The vast majority of American blacks lived in the South, and as the promises of emancipation and reconstruction faded, they entered the nadir of race relations. Every Southern state and city passed Jim Crow laws that were in operation between 1876 and 1965. They mandated de jure (legal) segregation in all public facilities, such as stores and street cars, with a supposedly "separate but equal" status for blacks. In reality, this led to treatment and accommodations that were dramatically inferior to those provided for white Americans, systematizing a number of economic, educational and social disadvantages. Schools for blacks were far fewer and poorly supported by tax payers, although Northern philanthropies and churches kept open dozens of academies and small colleges.

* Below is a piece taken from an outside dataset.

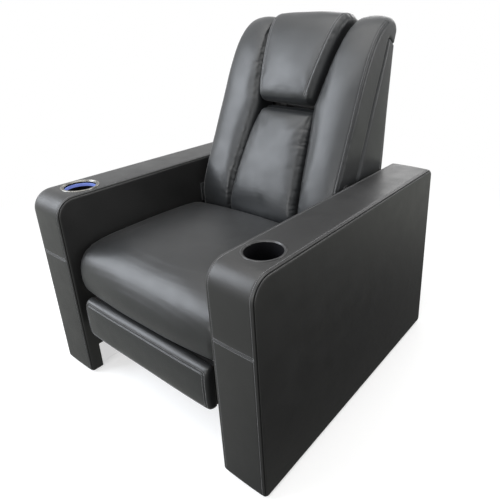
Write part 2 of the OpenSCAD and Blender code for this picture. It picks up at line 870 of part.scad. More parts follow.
// Padded solid between a skin and its backing, lofted over stations across its width. A skin point is
// [depth, height, depth weight, height weight], and the weights say how an inset moves it. The edges
// give x at a height.
function form_points(skin, backing, edge_a, edge_b, across) =
    let (ring = 2 * len(skin))
    [for (s = across, k = [0:ring - 1])
        let (p = k < len(skin) ? skin[k] : backing[ring - 1 - k])
        [mix(edge_a(p[1]), edge_b(p[1]), s[0]) + s[1], p[0] + s[2] * p[2], p[1] + s[2] * p[3]]];

module padded_form(points, rings) {
    ring = len(points) / rings;
    n = ring / 2;
    sides = [for (i = [0:rings - 2], k = [0:ring - 1])
        let (a = i * ring + k, b = i * ring + (k + 1) % ring) each
        [[a, b, b + ring], [a, b + ring, a + ring]]];
    last = (rings - 1) * ring;
    caps = [for (k = [0:n - 2]) each [
        [k, ring - 1 - k, k + 1], [k + 1, ring - 1 - k, ring - 2 - k],
        [last + k, last + k + 1, last + ring - 1 - k],
        [last + k + 1, last + ring - 2 - k, last + ring - 1 - k]]];
    polyhedron(points = points, faces = concat(sides, caps), convexity = 6);
}

// Turns shares of two sizes into skin points, keeping the weights
function from_shares(shares, origin, sizes) = [for (s = shares)
    [origin[0] + s[0] * sizes[0], origin[1] + s[1] * sizes[1], s[2], s[3]]];

// Side view of the seat cushion, as shares of its length and of its rise from the lip, with weights
cushion_skin_shares = [
    [0.048, 0, 0.3, 0.7], [0.022, 0.05, 0.9, 0.5], [0.005, 0.18, 1, 0.1], [0, 0.40, 1, 0],
    [0.012, 0.62, 0.9, -0.4], [0.042, 0.80, 0.7, -0.7], [0.092, 0.915, 0.3, -1],
    [0.175, 0.975, 0, -1], [0.33, 1, 0, -1], [0.53, 1, 0, -1], [0.72, 0.99, 0, -1],
    [0.88, 0.965, 0, -1], [0.965, 0.93, -0.3, -0.9], [0.995, 0.86, -0.5, -0.6], [1, 0.72, -0.6, 0]
];
// Its underside: the lip's rear in rising shares, then the flat over the webbing, then the rear
cushion_lip_shares = [
    [0.058, 0.002], [0.062, 0.01], [0.065, 0.024], [0.067, 0.04], [0.069, 0.06], [0.07, 0.08]
];
cushion_floor_shares = [0.071, 0.17, 0.33, 0.53, 0.72, 0.87, 0.94, 0.98];
cushion_heel_shares = [0.99, 0.25];
cushion_spans = 8;

module seat_cushion() {
    sizes = [cushion_rear_y - cushion_front_y, seat_h - cushion_lip_z];
    origin = [cushion_front_y, cushion_lip_z];
    half = inner_x - soft_gap;
    skin = from_shares(cushion_skin_shares, origin, sizes);
    lip = from_shares([for (s = cushion_lip_shares) [s[0], s[1], 0, 0]], origin, sizes);
    flat = [for (s = cushion_floor_shares) [origin[0] + s * sizes[0], cushion_floor, 0, 0]];
    heel = [origin[0] + cushion_heel_shares[0] * sizes[0],
        mix(cushion_floor, seat_h, cushion_heel_shares[1]), 0, 0];
    across = stations(cushion_edge_r, seat_crown, cushion_spans);
    color("#26272a") from_front() padded_form(form_points(skin, concat(lip, flat, [heel]),
        function (t) -half, function (t) half, across), len(across));
}

// Side view of a bolster, as shares of its foot depth and of the back's length, with weights
bolster_skin_shares = [
    [0.44, -0.08, 0.6, 0.2], [0.35, -0.04, 0.9, 0.1], [0.24, 0, 1, 0], [0.12, 0.035, 1, 0],
    [0.02, 0.09, 1, 0], [-0.03, 0.2, 1, 0], [-0.06, 0.36, 1, 0], [-0.10, 0.54, 1, 0],
    [-0.12, 0.69, 1, 0], [-0.08, 0.79, 1, -0.2], [0.03, 0.87, 0.9, -0.8], [0.2, 0.93, 0.7, -1.3],
    [0.42, 0.972, 0.3, -1.6], [0.66, 0.992, 0, -1.7], [0.86, 0.99, -0.2, -1.6], [1, 0.968, -0.7, -1.2]
];
// Rungs of the overhang at the top, and their depths as shares of the foot depth
ear_rungs = 3;
ear_shares = [0.61, 0.84, 1];
// Rise of the overhang's lower edge above the wedge's top, and its drop from rung to rung
ear_rise = 3;
ear_drop = 3.8;
bolster_crown = 5;
bolster_spans = 5;
bolster_across = stations(pad_edge_r, bolster_crown, bolster_spans);

function bolster_skin() = [for (p = from_shares(bolster_skin_shares, [0, 0], [bolster_foot_d, back_len]))
    [p[0], max(p[1], -back_tail), p[2], p[1] < -back_tail ? 0 : p[3]]];

// The backing follows the ridge up to the wedge's top, and then carries the overhang
function bolster_backing(skin) =
    let (rungs = len(skin), bend = rungs / 2)
    [for (i = [0:rungs - 1])
        i >= rungs - ear_rungs
        ? [ear_shares[i - rungs + ear_rungs] * bolster_foot_d,
            wedge_top_t + ear_rise - (i - rungs + ear_rungs) * ear_drop, 0, 0]
        : let (t = i < bend ? skin[i][1]
                : mix(skin[bend - 1][1], wedge_top_t, (i - bend + 1) / (rungs - ear_rungs - bend)))
            [ridge_d(t), t, 0, 0]];

function bolster_points() = form_points(bolster_skin(), bolster_backing(bolster_skin()),
    function (t) seam_x(t) + soft_gap, function (t) back_half_w, bolster_across);

// Rearmost reach of the whole chair, which the overhang of the bolsters sets
overall_d = max([for (p = bolster_points())
    back_foot[0] + p[1] * cos(back_lean) + p[2] * sin(back_lean)]);

module bolster(side) {
    color("#26272a") on_side(side) in_back() padded_form(bolster_points(), len(bolster_across));
}

// Side view of the lumbar pad, as shares of its rear depth and of its length, with weights
lumbar_skin_shares = [
    [0.56, 0, 0.6, 0.2], [0.46, 0.06, 0.9, 0.1], [0.32, 0.13, 1, 0], [0.15, 0.19, 1, 0],
    [0.02, 0.27, 1, 0], [-0.07, 0.38, 1, 0], [-0.10, 0.52, 1, 0], [-0.09, 0.66, 1, 0],
    [-0.04, 0.80, 1, 0], [0.05, 0.905, 1, 0], [0.23, 0.945, 0.9, -0.1], [0.52, 0.972, 0.2, -0.2]
];
// Share that the backings of the pads keep of their heights, and the crown of the middle pads
backing_share = 0.98;
middle_crown = 8;
middle_spans = 7;

module lumbar_pad() {
    length = headrest_from + back_tail - 2 * pass_gap;
    skin = from_shares(lumbar_skin_shares, [0, -back_tail], [lumbar_rear_d, length]);
    backing = [for (p = skin) [lumbar_rear_d, mix(-back_tail, p[1], backing_share), 0, 0]];
    across = stations(pad_edge_r, middle_crown, middle_spans);
    color("#26272a") in_back() padded_form(form_points(skin, backing,
        function (t) -seam_x(t) + soft_gap, function (t) seam_x(t) - soft_gap, across), len(across));
}

// Side view of the headrest, as shares of its rear depth and of its length, with weights
headrest_skin_shares = [
    [0.62, 0.022, 0, 0.3], [0.2, 0.006, 0.2, 0.4], [-0.18, 0.018, 0.7, 0.6], [-0.42, 0.07, 1, 0.2],
    [-0.52, 0.2, 1, 0], [-0.52, 0.42, 1, 0], [-0.44, 0.62, 1, 0], [-0.30, 0.78, 1, -0.1],
    [-0.05, 0.895, 0.9, -0.4], [0.30, 0.962, 0.6, -0.8], [0.80, 0.998, 0.1, -1],
    [1.30, 1, 0, -1], [1.72, 0.972, -0.4, -0.9]
];
headrest_back_shares = [
    [0.98, 0.03, 0, 0], [0.985, 0.06, 0, 0], [0.99, 0.1, 0, 0], [0.995, 0.16, 0, 0],
    [1, 0.26, 0, 0], [1, 0.42, 0, 0], [1, 0.58, 0, 0], [1, 0.7, 0, 0],
    [1, 0.78, 0, 0], [1, 0.84, 0, 0], [1.04, 0.87, 0, 0], [1.32, 0.875, 0, 0], [1.7, 0.885, 0, 0]
];
module headrest_pad() {
    sizes = [headrest_rear_d, back_len - headrest_from];
    origin = [0, headrest_from];
    across = stations(pad_edge_r, middle_crown, middle_spans);
    color("#26272a") in_back() padded_form(form_points(from_shares(headrest_skin_shares, origin, sizes),
        from_shares(headrest_back_shares, origin, sizes),
        function (t) -seam_x(t) + headrest_side_gap, function (t) seam_x(t) - headrest_side_gap,
        across), len(across));
}

// Board behind the headrest with its hinge knuckles
module headrest_board() {
    length = (back_len - headrest_from) * headrest_board_share;
    half = waist_half_w - 2 * link_r;
    low = headrest_rear_d + soft_gap;
    color("#a5814f") in_back() difference() {
        union() {
            translate([-half, low, headrest_hinge[1]]) cube([2 * half, headrest_board_t, length]);
            for (step = [-1, 1]) translate([step * hinge_half_x - hinge_boss_w / 2, headrest_hinge[0],
                headrest_hinge[1]]) rotate([0, 90, 0]) cylinder(r = hinge_boss_r, h = hinge_boss_w);
        }
        translate([-half - cut, headrest_hinge[0], headrest_hinge[1]]) rotate([0, 90, 0])
            cylinder(r = hinge_r + pivot_gap, h = 2 * half + 2 * cut);
    }
}

// Footrest pad: shares of its thickness and height, with weights
footrest_skin_shares = [
    [0.92, 0, 0, 0.8], [0.5, 0.012, 0.4, 0.8], [0.2, 0.05, 0.9, 0.4], [0.05, 0.14, 1, 0],
    [0, 0.32, 1, 0], [0, 0.68, 1, 0], [0.05, 0.86, 1, 0], [0.2, 0.95, 0.9, -0.4],
    [0.5, 0.988, 0.4, -0.8], [0.92, 1, 0, -0.8]
];
module footrest_pad() {
    origin = [footrest_front_y + footrest_crown, footrest_z];
    sizes = [footrest_pad_t - footrest_crown - soft_gap, footrest_h];
    skin = from_shares(footrest_skin_shares, origin, sizes);
    middle = origin[1] + sizes[1] / 2;
    backing = [for (p = skin) [origin[0] + sizes[0], mix(middle, p[1], backing_share), 0, 0]];
    half = footrest_w / 2;
    across = stations(pad_edge_r / 2, footrest_crown, cushion_spans);
    color("#26272a") from_front() padded_form(form_points(skin, backing,
        function (t) -half, function (t) half, across), len(across));
}

arm_frame(-1);  // arm_frame_left
arm_frame(1);  // arm_frame_right
arm_outer_panel(-1);  // arm_outer_panel_left
arm_outer_panel(1);  // arm_outer_panel_right
arm_inner_panel(-1);  // arm_inner_panel_left
arm_inner_panel(1);  // arm_inner_panel_right
arm_band(-1);  // arm_band_left
arm_band(1);  // arm_band_right
cup_holder_lit();
cup_light_ring();
cup_holder_plain();
glides();
cross_rail(front_cross_y);  // front_cross_rail
cross_rail(rear_cross_y);  // rear_cross_rail
guide_rail(-1);  // guide_rail_left
guide_rail(1);  // guide_rail_right
back_pivot(-1);  // back_pivot_left
back_pivot(1);  // back_pivot_right
power_supply();
power_inlet();
seat_actuator_body();
switch_plate();
push_button(-1);  // recline_button
push_button(1);  // return_button
side_plate(-1);  // side_plate_left
side_plate(1);  // side_plate_right
cross_tube(front_tube);  // front_cross_tube
cross_tube(rear_tube);  // rear_cross_tube
seat_side_rail(-1);  // seat_side_rail_left
seat_side_rail(1);  // seat_side_rail_right
seat_upright(-1);  // seat_upright_left
seat_upright(1);  // seat_upright_right
seat_front_rail();
seat_rear_rail();
seat_webbing();
seat_cushion();
front_valance();
seat_actuator_rod();
footrest_actuator_body();
torque_tube();
drive_links();
stabiliser_links();
lift_links();
level_links();
footrest_brackets();
footrest_board();
footrest_pad();
footrest_actuator_rod();
back_bracket(-1);  // back_bracket_left
back_bracket(1);  // back_bracket_right
back_side_board(-1);  // back_side_board_left
back_side_board(1);  // back_side_board_right
back_rear_panel();
back_rails();
headrest_hinge_bracket();
bolster(-1);  // bolster_left
bolster(1);  // bolster_right
lumbar_pad();
headrest_board();
headrest_pad();
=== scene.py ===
# %% [markdown]
# # A powered cinema recliner
#
# The chair is a wide armchair in smooth charcoal leather. It has two boxed arms with a cup holder
# each, a thick seat, a back of four sewn pads, and a footrest under the seat. The CAD model is the
# frame: it gives every size and every moving body. This lesson dresses it. Rigid parts keep their CAD
# shape and get a real finish, and each upholstered part gets a padded form of its own.

# %% Load the frame
import json
import math
import random

import bmesh
import bpy
import numpy as np
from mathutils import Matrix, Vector, noise
from mathutils.bvhtree import BVHTree
from mathutils.kdtree import KDTree


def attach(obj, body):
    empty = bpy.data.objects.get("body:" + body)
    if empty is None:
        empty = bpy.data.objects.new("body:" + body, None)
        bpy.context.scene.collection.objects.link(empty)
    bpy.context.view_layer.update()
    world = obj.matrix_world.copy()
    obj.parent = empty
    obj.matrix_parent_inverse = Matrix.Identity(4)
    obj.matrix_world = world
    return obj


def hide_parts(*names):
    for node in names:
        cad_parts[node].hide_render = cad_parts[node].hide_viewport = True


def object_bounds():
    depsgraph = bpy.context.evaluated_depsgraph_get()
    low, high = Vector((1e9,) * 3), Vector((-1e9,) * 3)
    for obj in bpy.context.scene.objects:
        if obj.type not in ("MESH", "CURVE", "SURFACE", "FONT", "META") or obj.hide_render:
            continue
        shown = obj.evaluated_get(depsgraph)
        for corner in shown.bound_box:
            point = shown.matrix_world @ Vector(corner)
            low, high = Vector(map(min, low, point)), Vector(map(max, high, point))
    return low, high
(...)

In the face of years of mounting violence and intimidation directed at blacks during Reconstruction, the federal government was unable to guarantee constitutional protections to freedmen and women. In the Compromise of 1877 President Hayes withdrew Union troops from the South; "Redeemers" (white Democrats) acted quickly to reverse the groundbreaking advances of Reconstruction. Black political power was eliminated in the 1880s and in the 1890s new laws effectively blocked over 90% of the blacks from voting (with some exceptions in Tennessee; blacks did vote in the border states).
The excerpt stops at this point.